Environmental concern


In Taipei's central Da'an Forest Park, visitors can bike and produce energy used to power water fountains. Photo by Filip Noubel, used with permission.

The environment is a question getting traction among Taiwanese voters. Historically, the green movement is linked to the democratization of the country since the late 80s when environmental protests multiplied and challenged the policies of the KMT, and for the first time, forced polluting businesses to close down. Today people are mostly concerned with air pollution, which is a result of domestic industries but also pollution coming from China, and nuclear energy. Taiwan is prone to strong earthquakes, and following the Fukushima nuclear plant disaster in Japan of 2011, opposition to the three currently active nuclear plants in Taiwan has mounted. Yet a 2018 referendum voted to retain nuclear energy, though by a mere 59 percent vote in favor. While the DPP’s official line has been to out phase nuclear energy, the KMT shares contradictory messages as to where it stands on the issue.

Moral values and cultural model

Finally, one issue that often sits on the generational faultline relates to moral values, particularly in the context of family, gender, and traditional roles. Like most East Asian societies, Taiwan is shaped by the Confucian value system that was co-opted by the KMT and diffused through its political discourse, the education system and social programs. 

Then end of martial law and the political alternative with the DPP have since diversified views and brought significant improvement in the area of gender equality and the rights of the LGBTQI+ community. Tellingly, in 2016, Taiwan elected its first female, unmarried and childless president Tsai Ing-wen. 

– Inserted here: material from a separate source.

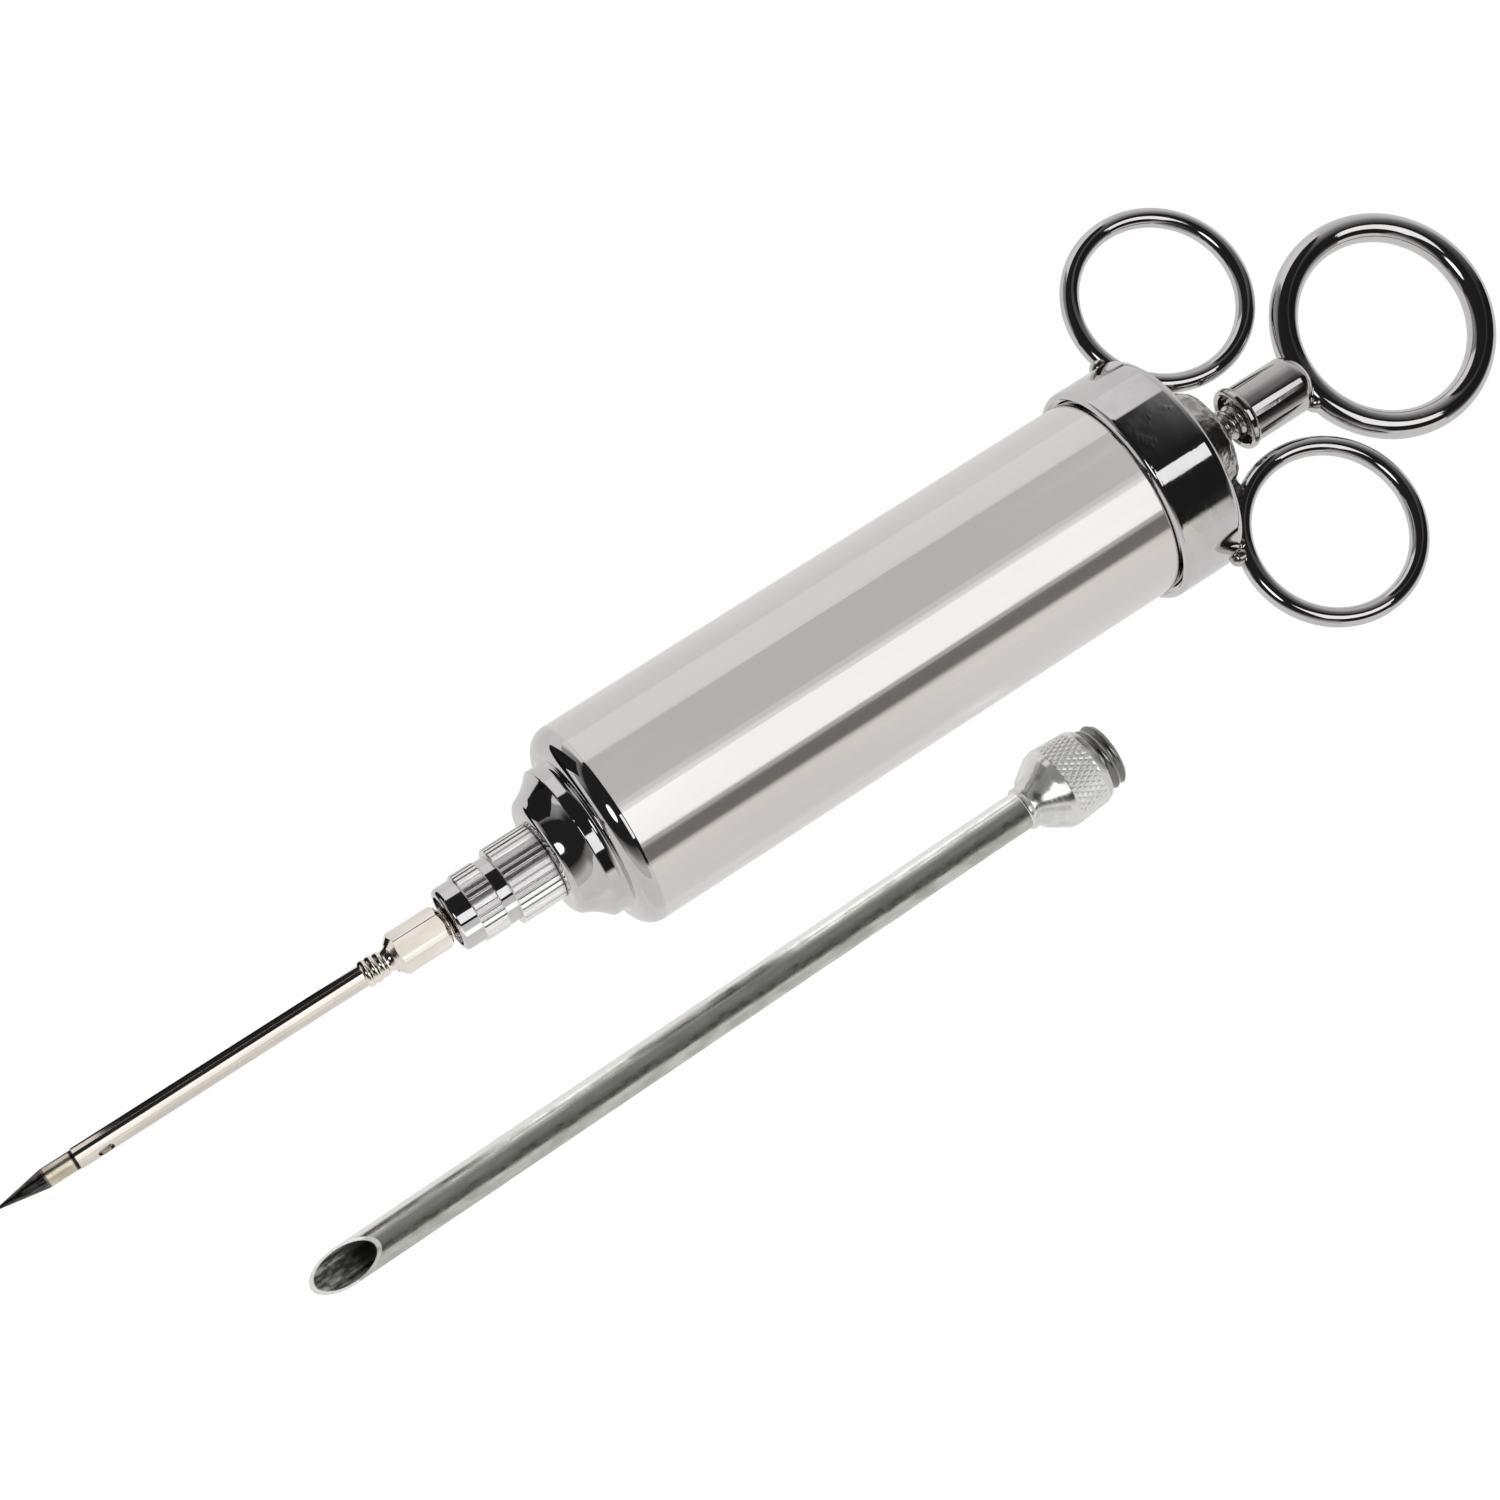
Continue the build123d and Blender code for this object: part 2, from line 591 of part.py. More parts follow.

Scene from the Taipei 2019 Gay Pride, the largest in Asia, re-enacting mythical figures from ancient Chinese history. Photo by Filip Noubel, used with permission.

Conservative forces, drawn by large parts of the KMT, and certain Christian groups, have vowed to counter what they describe as an ‘attack on traditional values’, with a focus on the school system that now teaches sex education turning the school into a new political battleground.